» Request
Produce the listing below again, exactly as shown.

» Provided material
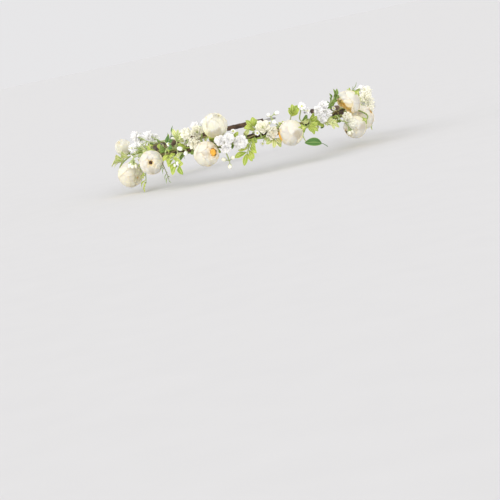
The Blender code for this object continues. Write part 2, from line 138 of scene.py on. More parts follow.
# name, finish, cluster, bound at, tip, leaf pairs along the stem, leaf length and width in millimetres
SPRIGS = [
    ("leaf_sprig_01", "green", "right_rear", 18, (30, 12, -12), 2, 10, 4.5),
    ("leaf_sprig_02", "pale", "right_front", -27, (-14, 29, -4), 1, 11, 5.5),
    ("leaf_sprig_03", "green", "right_front", 8, (13, 12, -28), 2, 8, 3),
    ("leaf_sprig_04", "dark", "front_right", -11, (2, 7, 9.5), 1, 9, 4),
    ("leaf_sprig_05", "pale", "front_right", 2, (10, 8.3, 16), 2, 8, 3.6),
    ("leaf_sprig_06", "green", "front_right", -6, (6, 9, -17), 2, 9, 4.4),
    ("leaf_sprig_07", "green", "front_left", 0, (-8, 7, 13), 2, 8, 4),
    ("leaf_sprig_08", "green", "front_left", -6, (-16, 9, -19), 3, 10, 4),
    ("leaf_sprig_09", "pale", "front_left", 13, (7, 8, -11), 1, 8, 4),
    ("leaf_sprig_10", "dark", "left_front", 0, (14, 14, -18), 0, 17, 6),
    ("leaf_sprig_11", "green", "left_front", -4.5, (-3.5, 8, 17), 1, 8, 5),
    ("leaf_sprig_12", "green", "left_front", 4, (13, 10, -7), 1, 8, 4),
    ("leaf_sprig_13", "pale", "left_side", -38, (-25, 13, -8), 2, 8, 4.4),
    ("leaf_sprig_14", "moss", "left_side", -22, (-12, 9, 20), 2, 7, 3.4),
    ("leaf_sprig_15", "green", "left_side", 30, (26, 16, -19), 2, 8, 4),
    ("leaf_sprig_16", "green", "left_rear", 27, (33, 10, 13), 2, 9, 4.2),
]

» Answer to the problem
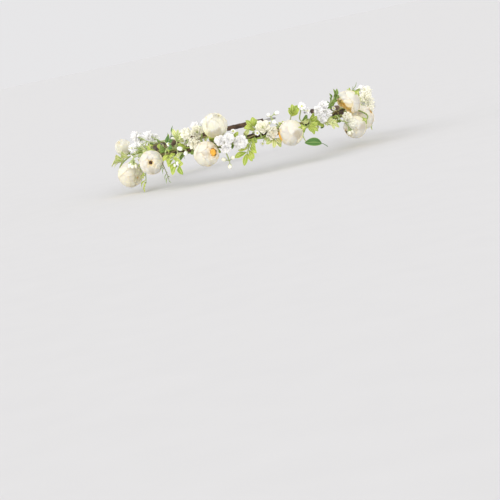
The Blender code for this object continues. Write part 2, from line 138 of scene.py on. More parts follow.
# name, finish, cluster, bound at, tip, leaf pairs along the stem, leaf length and width in millimetres
SPRIGS = [
    ("leaf_sprig_01", "green", "right_rear", 18, (30, 12, -12), 2, 10, 4.5),
    ("leaf_sprig_02", "pale", "right_front", -27, (-14, 29, -4), 1, 11, 5.5),
    ("leaf_sprig_03", "green", "right_front", 8, (13, 12, -28), 2, 8, 3),
    ("leaf_sprig_04", "dark", "front_right", -11, (2, 7, 9.5), 1, 9, 4),
    ("leaf_sprig_05", "pale", "front_right", 2, (10, 8.3, 16), 2, 8, 3.6),
    ("leaf_sprig_06", "green", "front_right", -6, (6, 9, -17), 2, 9, 4.4),
    ("leaf_sprig_07", "green", "front_left", 0, (-8, 7, 13), 2, 8, 4),
    ("leaf_sprig_08", "green", "front_left", -6, (-16, 9, -19), 3, 10, 4),
    ("leaf_sprig_09", "pale", "front_left", 13, (7, 8, -11), 1, 8, 4),
    ("leaf_sprig_10", "dark", "left_front", 0, (14, 14, -18), 0, 17, 6),
    ("leaf_sprig_11", "green", "left_front", -4.5, (-3.5, 8, 17), 1, 8, 5),
    ("leaf_sprig_12", "green", "left_front", 4, (13, 10, -7), 1, 8, 4),
    ("leaf_sprig_13", "pale", "left_side", -38, (-25, 13, -8), 2, 8, 4.4),
    ("leaf_sprig_14", "moss", "left_side", -22, (-12, 9, 20), 2, 7, 3.4),
    ("leaf_sprig_15", "green", "left_side", 30, (26, 16, -19), 2, 8, 4),
    ("leaf_sprig_16", "green", "left_rear", 27, (33, 10, 13), 2, 9, 4.2),
]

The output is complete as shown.